### SUPPLIED DATA
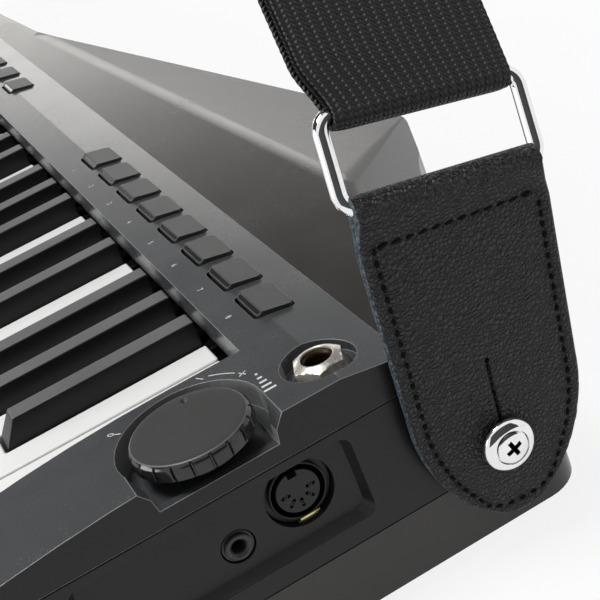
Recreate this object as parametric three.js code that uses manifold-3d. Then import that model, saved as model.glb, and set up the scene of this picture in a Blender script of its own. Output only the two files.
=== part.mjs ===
// A keytar with thirty-seven mini keys, in millimetres. X runs along the keyboard from the neck to the
// tail, Y from the front of the keys to the back of the instrument, and Z up. It lies on its back.
// The pieces are placed from the tail end face, the middle of the round socket and the floor, and the
// whole is then moved so that its origin is the middle of its footprint.
import * as THREE from 'three';
import { mergeVertices } from 'three/addons/utils/BufferGeometryUtils.js';
import Module from 'manifold-3d';

const wasm = await Module();
wasm.setup();

// General clearances and cuts
const overrun = 4;
const seatGap = 0.3;
const weldGap = 0.0001;
const halfTurn = Math.PI;
const fullTurn = 2 * Math.PI;

// Key set
const whiteCount = 22;
const whitesPerOctave = 7;
const whitePitch = 19.6;
const keyGap = 1;
const whiteLength = 95.5;
const whiteSkirt = 13;
const blackLength = 62;
const blackBaseWidth = 9.4;
const blackTopWidth = 7.3;
const blackFrontSlope = 5;
const blackAboveWhite = 7.3;
const blackSideGap = 0.9;
const blackSpread = 2.6;
const tongueWidth = 6;
const tongueThickness = 6;
const tongueDrop = 3.5;
const pivotBehindKeys = 22.5;
const pivotTail = 3;

// Heights, from the floor up
const footHeight = 4;
const slabThickness = 18.7;
const caseHeight = 32.65;
const panelHeight = 12.25;
const whiteBelowPanel = 10.7;

// Plan of the keyboard module
const panelBack = 37.5;
const rearFacetDepth = 17.8;
const rearFacetDrop = 3.1;
const frontFacetDepth = 13;
const frontRail = 7.5;
const noseLength = 85;
const noseDrop = 8.1;
const endBlock = 37.5;
const bayClearance = 1.95;
const lowBlock = 32.4;
const panelWall = 2.5;
const baySkirtWall = 2;
const baySkirtClearance = 1.2;
const keyBehindBay = 2.2;
const keyFrontGap = 1.5;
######
Extract the full listing above without alteration.

→ **ANSWER FOR THIS EXERCISE**
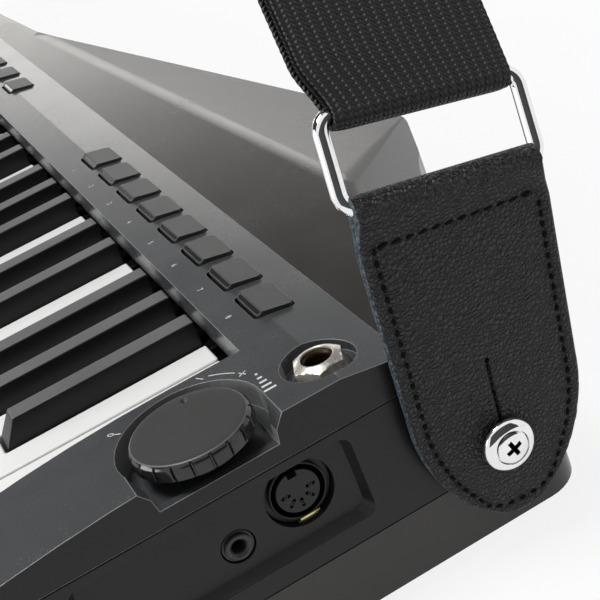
Recreate this object as parametric three.js code that uses manifold-3d. Then import that model, saved as model.glb, and set up the scene of this picture in a Blender script of its own. Output only the two files.
=== part.mjs ===
// A keytar with thirty-seven mini keys, in millimetres. X runs along the keyboard from the neck to the
// tail, Y from the front of the keys to the back of the instrument, and Z up. It lies on its back.
// The pieces are placed from the tail end face, the middle of the round socket and the floor, and the
// whole is then moved so that its origin is the middle of its footprint.
import * as THREE from 'three';
import { mergeVertices } from 'three/addons/utils/BufferGeometryUtils.js';
import Module from 'manifold-3d';

const wasm = await Module();
wasm.setup();

// General clearances and cuts
const overrun = 4;
const seatGap = 0.3;
const weldGap = 0.0001;
const halfTurn = Math.PI;
const fullTurn = 2 * Math.PI;

// Key set
const whiteCount = 22;
const whitesPerOctave = 7;
const whitePitch = 19.6;
const keyGap = 1;
const whiteLength = 95.5;
const whiteSkirt = 13;
const blackLength = 62;
const blackBaseWidth = 9.4;
const blackTopWidth = 7.3;
const blackFrontSlope = 5;
const blackAboveWhite = 7.3;
const blackSideGap = 0.9;
const blackSpread = 2.6;
const tongueWidth = 6;
const tongueThickness = 6;
const tongueDrop = 3.5;
const pivotBehindKeys = 22.5;
const pivotTail = 3;

// Heights, from the floor up
const footHeight = 4;
const slabThickness = 18.7;
const caseHeight = 32.65;
const panelHeight = 12.25;
const whiteBelowPanel = 10.7;

// Plan of the keyboard module
const panelBack = 37.5;
const rearFacetDepth = 17.8;
const rearFacetDrop = 3.1;
const frontFacetDepth = 13;
const frontRail = 7.5;
const noseLength = 85;
const noseDrop = 8.1;
const endBlock = 37.5;
const bayClearance = 1.95;
const lowBlock = 32.4;
const panelWall = 2.5;
const baySkirtWall = 2;
const baySkirtClearance = 1.2;
const keyBehindBay = 2.2;
const keyFrontGap = 1.5;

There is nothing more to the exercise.